On the other hand, if the precision function \(r\) takes pairs of inputs \((\mathbf{x}_i, \mathbf{x}_j)\) as its argument, then it cannot be self-consistent. We can see this by considering

\[\begin{split}\begin{align} \mathbf{R}_{y_{1:N} | \mathbf{x}_{1:N}} &= \begin{pmatrix} \mathbf{A}\phantom{^\top} & \mathbf{B}\\ \mathbf{B}^\top & \mathbf{C} \end{pmatrix}^{-1} = \begin{pmatrix} \mathbf{M} & -\mathbf{M}\mathbf{B}\mathbf{C}^{-1}\\ \mathbf{C}^{-1}\mathbf{B}^\top\mathbf{M} & \mathbf{C}^{-1} + \mathbf{C}^{-1} \mathbf{B}^\top \mathbf{M}\mathbf{B}\mathbf{C}^{-1} \end{pmatrix}, \text{ where } \mathbf{M} = (\mathbf{A} - \mathbf{B} \mathbf{C}^{-1}\mathbf{B}^\top)^{-1}, \end{align}\end{split}\]

and oberving that the entry \(M_{ij}\) is a function of all the \(\mathbf{x}_{1:N}\) inputs and not just \(\mathbf{x}_i\) and \(\mathbf{x}_j\). Thus, the precision function cannot be self-consistent if it takes pairs of inputs as its argument. In other words, the precision matrix depends on the whole set of inputs we are conditioning on, and any precision function that takes pairs of inputs as its arguments will be inconsistent in general - perhaps with some trivial exceptions. We therefore have the following informal observation.

Observation (Precision functions and consistency) It is not possible in general to define a precision function \(r : \mathbb{R}^{d} \times \mathbb{R}^{d} \to \mathbb{R}\), mapping pairs of \(d\)-dimensional vectors to real numbers, such that it produces precision matrices which are consistent under marginalisation.
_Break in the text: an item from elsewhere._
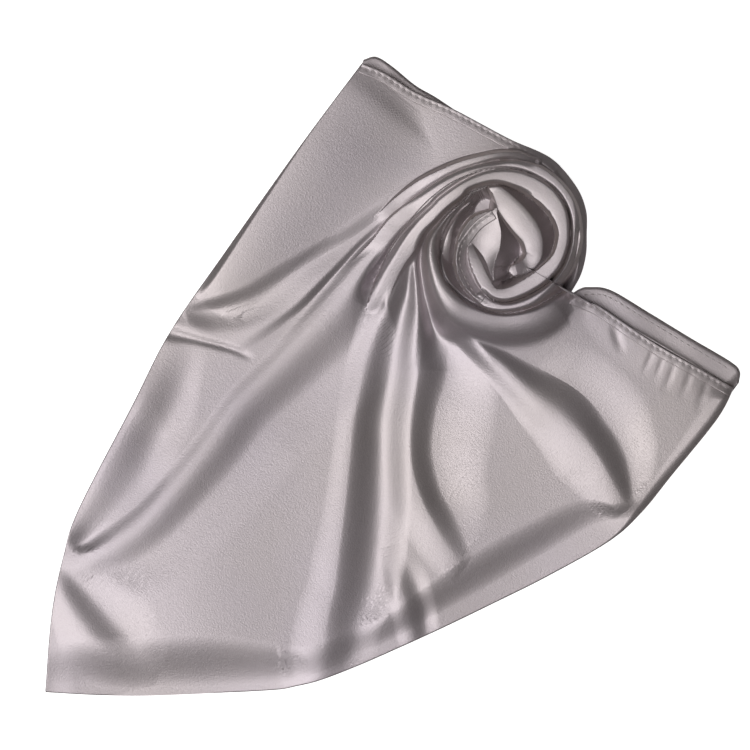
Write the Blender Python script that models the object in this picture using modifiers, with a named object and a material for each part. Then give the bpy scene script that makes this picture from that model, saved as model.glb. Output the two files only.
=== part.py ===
"""A square satin scarf, folded in quarters and laid flat, its loose corner twisted into a rosette.

The scarf is described from the rosette outwards. A bearing is an angle round the rosette's
centre, anticlockwise from +X as seen from above. "Way" is the share of the distance from the
rosette to the edge of the folded scarf: 0 at the rosette, 1 at the edge. Each stretch of cloth
that shows is a wall between two seams, and each seam is a line that leaves the rosette and
swings round to the edge. The hidden layers are one rounded solid below, with a flat underside.
"""

import math

import bmesh
import bpy
import numpy as np
from mathutils import Vector

MM = 0.001

# Cloth
CLOTH = 1.2 * MM
GAP = 0.36 * MM
UNDER_GAP = 0.7 * MM
STEEPEST = 4.0
SMOOTHING = 2
HEM = 5.5 * MM

# Rosette
CENTRE = np.array([69.2, 63.8]) * MM
FLOOR_HEIGHT = 9.0 * MM
FLOOR_INSET = 0.4 * MM

# Hidden layers, one above the other, at the edge
EDGE_LAYER = 0.7 * MM
EDGE_LAYERS = 3
GROOVE_DEPTH = 0.6 * MM
GROOVE_HALF = 0.1 * MM

# Edge of the folded scarf, in millimetres: the two folded sides and the top hem
BOTTOM_FOLD = (
    (192, -7), (182, -25), (157, -56), (122, -93), (87, -113), (28, -142),
    (-19, -163), (-62, -176), (-147, -180), (-195, -178),
)
LEFT_FOLD = (
    (-195, -178), (-191, -133), (-176, -75), (-146, -17), (-125, 24), (-94, 69), (-52, 128),
    (-17, 175),
)
TOP_HEM = (
    (-17, 175), (13, 159), (50, 141), (89, 122), (103, 107), (109, 93), (109, 68), (100, 46),
)

# Radius of the opening that the rosette's rings stand in, by bearing
OPENING = (
    (-31, 34), (-26, 31), (-8, 31.5), (17, 36), (30, 40), (45, 44.4), (58, 48.7), (74, 52.6),
    (89, 55.5), (103, 58), (124, 59.5), (140, 59), (157, 57), (170, 55), (185, 52), (200, 49),
    (216, 44), (237, 38), (260, 35), (280, 34), (299, 33.5), (313, 34), (329, 34),
)

# Bearing of each seam at these shares of the way from the rosette to the edge
WAYS = (0.0, 0.05, 0.1, 0.2, 0.35, 0.6, 0.89)
SEAMS = {
    "wall_end": (-28.5, -28.5, -28.5, -28.5, -28.5, -28.5, -28.5),
    "wall": (60, 60, 60, 60, 60, 60, 60),
    "corner": (118, 119.5, 121, 123, 125, 127, 127.8),
    "crease_high": (143, 158, 170, 186, 199, 208, 212),
    "crease_long": (165, 180, 191, 202, 210.5, 214.5, 222.5),
    "crease_mid": (178, 192, 200, 212, 226, 239, 245),
    "crease_deep": (205, 211, 221, 231.5, 240.5, 250, 259),
    "crease_lobe": (225, 233, 246, 270, 284, 297, 299),
    "stitch": (318, 321, 323.5, 325.5, 325.8, 326.4, 327.8),
    "edge": (330, 330, 330, 330, 330, 330, 330),
}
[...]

Since GP models are defined by covariance functions with input-pair arguments, this rules out the possibility of defining a GP using a precision function. We also observe that whereas the covariance of two random variables is a pair-wise quantity (by definition), the precision of two random variables is a set-wise or global quantity.